There was a cool z-buffer demo here a little while ago, but I believe the z buffer was only calculated when the camera moved--great for fixed camera scenes like alone in the dark, but perhaps not fast enough for real time camera movement. (Just filling a 128 x 128 table takes a good chunk of a frame.)
I simply place the bytes there, although the system cares for the specialities of each section, including the music section. I compress the data with a naive approch to the huffman encoding, which saves a good third on text data. I hope to get the sfx-section available very soon, too, although it is a bit harder to use.
To save the data itself, I serialize a tree of dictionaries and arrays within python, which creates a table-tree within pico-8. Within my game, I can check for certain key elements to even add game logic from this approach, like adding conditions to elements and the ability to execute parts of the tree as very simple scripts, making it a very primitive VM.
Nice game. I like your line dithering to get a smart cheap lighting.
Storing meshes in the map data works well as there s plenty of room there. I used that on my game Hyperspace to store positions, normals, uvs and triangle indices. Basically using one byte for each value. This gives me a 256 sampling and I then multiply positions by a scale depending on the model. I didnt look into compressing more as I had more than enough memory there, I cared more about optimizing the decoding method to limit token usage.
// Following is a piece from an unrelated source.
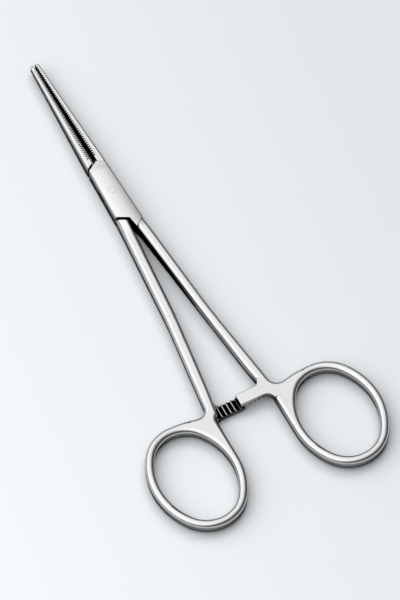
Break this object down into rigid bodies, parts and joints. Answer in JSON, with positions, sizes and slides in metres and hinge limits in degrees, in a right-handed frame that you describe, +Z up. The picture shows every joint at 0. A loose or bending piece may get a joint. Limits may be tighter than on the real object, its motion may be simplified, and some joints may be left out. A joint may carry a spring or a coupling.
{
  "type": "hemostat forceps",
  "caption": "Straight ring-handled hemostat forceps with a box lock, cross-serrated jaws and a ratchet catch, lying closed on its flat side.",
  "frame": {"origin": "bottom centre of the closed instrument, on the surface that the box rests on", "axes": "+Y towards the jaw tips, +X towards the finger ring of the box half, +Z up, along the pivot"},
  "size_m": [0.0632, 0.1404, 0.0045],
  "materials": {
    "satin_steel": "satin brushed stainless steel",
    "rivet_steel": "satin stainless steel, ground flush"
  },
  "bodies": {
    "box_side": {"box_half": "satin_steel", "joint_rivet": "rivet_steel"},
    "tongue_side": {"tongue_half": "satin_steel"}
  },
  "joints": [
    {"name": "box_lock", "type": "hinge", "parent": "box_side", "child": "tongue_side", "pos_m": [0, 0.02775, 0], "axis": [0, 0, -1], "range_deg": [0, 50]}
  ]
}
I also have implemented a zbuffer in my terrain demo. I stored depth linearly in 8 bits per pixel. This still consume quite a lot of data and was not used for 30fps target.
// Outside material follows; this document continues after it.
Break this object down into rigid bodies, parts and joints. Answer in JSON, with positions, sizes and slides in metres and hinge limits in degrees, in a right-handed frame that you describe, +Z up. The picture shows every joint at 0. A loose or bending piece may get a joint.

But you dont need z buffer to perform z clipping, just split the triangles that intersects near plane. I havent used that in pico8 because it can be heavy (I just discarded triangles that intersect or didnt care at all for objects that I know will not intersect) but for some scene, you may have no choice if you dont want holes (like ground planes...)
I just got z-clipping working this weekend. Agreed that it's a bit heavy--I'll probably just use it on polygons with a "landscape" flag or something like that.
I'm going to try a more complete implementation of painter's algorithm. I've just been sorting by the z value of the centroid, but that often draws the large ground triangles above smaller object triangles. If I test some more cases, I can exchange speed for additional sort accuracy.
SunSailor, your data compression method sounds strange and wonderful and will likely make my head explode. I will have to check it out.
Roll and yaw? I wish I could control the yaw on this thing. @[email protected] With only roll and pitch, aiming is such a pain in the butt...
It works wonderfully though and I has shot many aliums and rocks. Truly the epitome of 3D gaming on the Pico-8.
I debated a bit about controls on this one-- with the idea that roll and pitch added extra challenge and maybe added a degree of disorienting realism. I wonder if adding a more simple control option would improve things, however, and let people blow more stuff up with reckless abandon.
Oh my god,, ilove the way this looks. I'm not a programmer, so reading the comments about z buffers and what not goes way over my head. but i've been playing games since i was plonked on the planet in '81, and to see graphics go from what they were then, to what they are now, and then tto see now techniques applied to things that look like they could be from then, blows my mind. I only found this site after lookng for a version of star wars tie fighter to play, and its great. but if it had your aesthetics, with the dithering and smoothness, and whatnot, i think it would look even better. So i'd love to see you try your hand at a tie fighter replica. Your game is cool too, and once you get used the controls, its kinda satisfying clearing asteroids away. cant wait to try out some more of your games. this one really felt like i was back in the day on my dads ZX spectrum or C64.